If you wanted to put a basis under this idea from formal logic, it would not be Goedel, but something like the Lowenheim-Skolem theorem, that every axiomatization with any infinite model has more than infinitely many different models -- at least one of every cardinality. And any individual fact from one of those models can be 'observed' and added and still leave more than infinitely many options. But that would still be overkill.
It sounds like you're asking whether the underdetermination of scientific theory by evidence, is legitimate. You also seem to be asking whether this problem is implied by Gödel's incompleteness theorems, which I don't quite have the background to answer.

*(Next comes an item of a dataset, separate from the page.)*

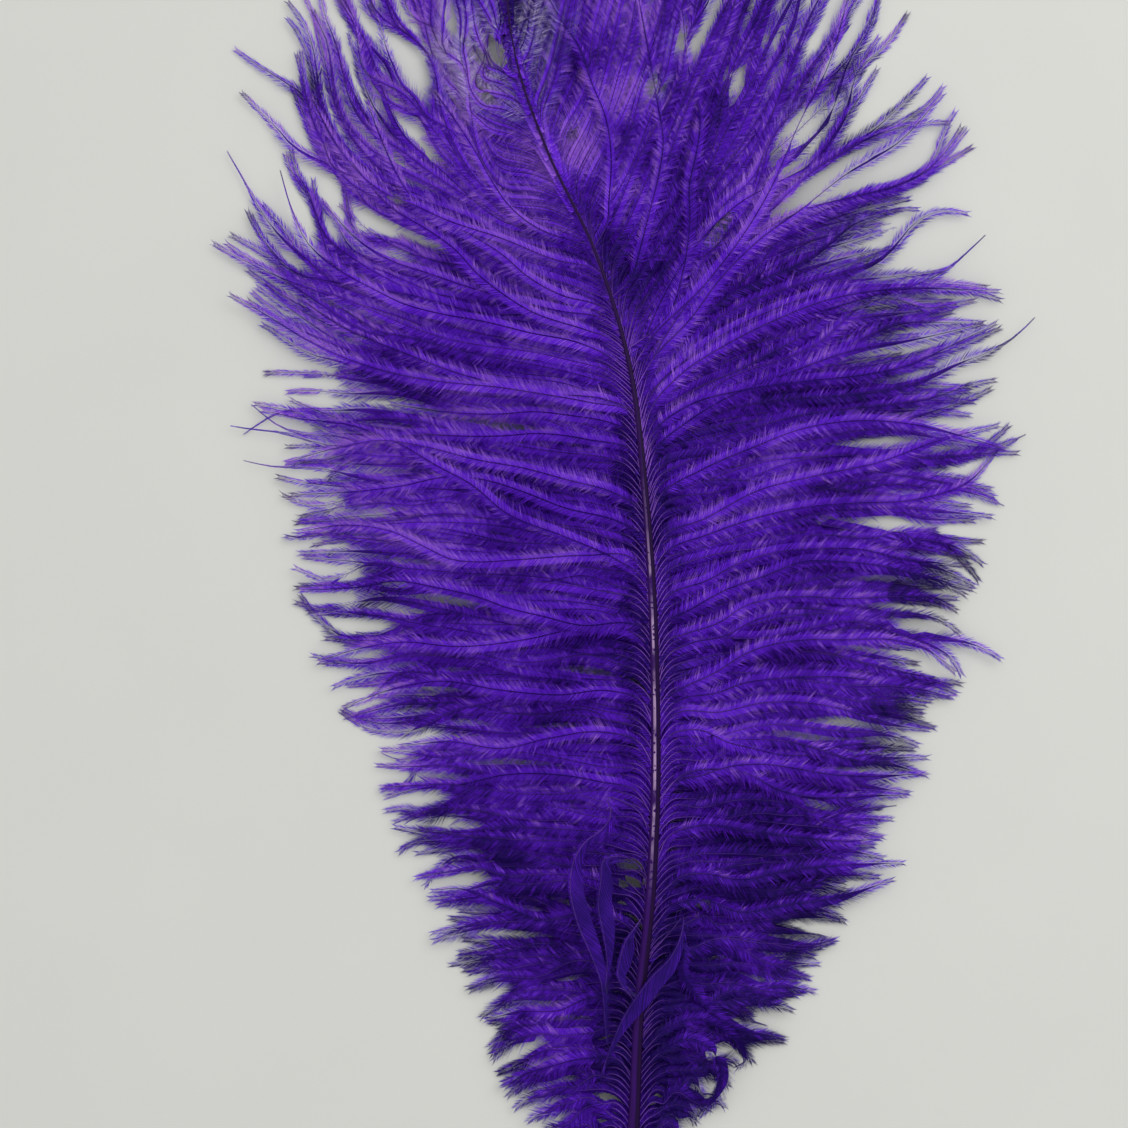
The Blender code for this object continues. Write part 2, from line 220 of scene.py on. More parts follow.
RIGHT_ROUTES = (
    ((2.8, 10), (4.3, 16), (8.5, 21.5), (18, 29), (30, 35), (43, 41), (53, 45), (59, 48.5), (62.5, 52),
     (66, 56), (69.5, 58.5), (74, 59.7), (79.5, 59)),
    ((2.6, 11.5), (4.3, 18), (8.5, 24), (18, 34), (30, 43.5), (42, 51), (52, 55.5), (60, 58), (68, 60)),
    ((2.4, 13), (7, 23), (15, 34.5), (25, 46), (36, 54), (47, 59.5), (56, 63), (64, 66), (70, 68.5),
     (75, 71), (80.5, 74.5)),
    ((2.2, 14.5), (6, 25), (13, 36), (22, 47.5), (32, 56), (40, 60.5), (48, 63), (57, 64.5), (63, 66.5),
     (69, 69.5), (73, 72), (76, 75), (79, 78.5)),
    ((2.1, 15.8), (6, 26), (13, 38), (22, 49.5), (32, 57.5), (42, 62), (52, 64.5), (62, 66.5), (69, 70),
     (72, 74.5), (74, 79), (76.5, 82.8)),
    ((2, 17), (5, 27), (11, 38), (18.5, 48.5), (28, 57), (37, 63), (45, 68.5), (52, 73), (58, 77),
     (64, 79.5), (69, 80.3), (75, 80.3)),
    ((1.9, 18.2), (5, 28), (10.5, 39), (18, 50), (27, 58.5), (36, 64), (44, 69), (50, 72.5), (56, 76.5),
     (61, 79), (66, 82), (70.5, 85), (73.5, 88.7)),
    ((1.7, 20), (4.5, 30), (9.5, 41), (17, 52), (26, 60), (35, 65.5), (41, 69), (45, 73), (48, 77.5),
     (51, 82), (54, 86), (57, 91), (60, 96), (62.5, 100.5), (65.5, 105.5)),
    ((1.5, 21.2), (4, 31), (9, 42), (15.5, 53), (23, 63), (30.5, 72), (35, 80), (39, 86.5), (45, 91.5),
     (50, 95.5), (54, 99.5), (57, 103.5), (59, 110)),
)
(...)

It's easy to show that underdetermination is true in a trivial sense by constructing an infinite set of theories that could each explain all possible observations. Consider the proposition that all of our experiences (including our scientific observations) have been forged by an omnipotent trickster demon, a la Descartes, and call this proposition D. By stipulation, this theory could explain anything we observed, even though it lacks predictive power or falsifiability. We can then construct infinite propositions of the form "D ∧ P", where P is any proposition that's logically consistent with D. To show that there are infinite possible values of P, and not just very many, consider the following infinite series of propositions that are consistent with D: P1 = "there is exactly 1 planet in the universe", P2 = "there are exactly 2 planets in the universe", ..., Pn = "there are exactly n planets in the universe", as n approaches infinity. This is hardly an exhaustive list of possible propositions, and the content I chose for them was mostly arbitrary, but we know that there infinite values of n, so there must be infinite theories "D ∧ Pn" that can explain any given observation. The theories constructed this way aren't empirically useful, however, because they don't imply anything we can predict or test.
It's harder to know whether this is true in a non-trivial sense, i.e. that there are always infinite (or even multiple) "empirically equivalent" theories that explain the evidence, according to the link I posted in the beginning. However, even if we assume that the scientific consensus on something is the best theory we've ever considered, "Stanford claims that in the past we have repeatedly failed to exhaust the space of fundamentally distinct theoretical possibilities that were well confirmed by the existing evidence, and that we have every reason to believe that we are probably also failing to exhaust the space of such alternatives that are well confirmed by the evidence we have at present." So even if it's not true that there are infinite falsifiable theories that are equally explanatory (which may or may not be the case), there's a strong argument that there are some such theories.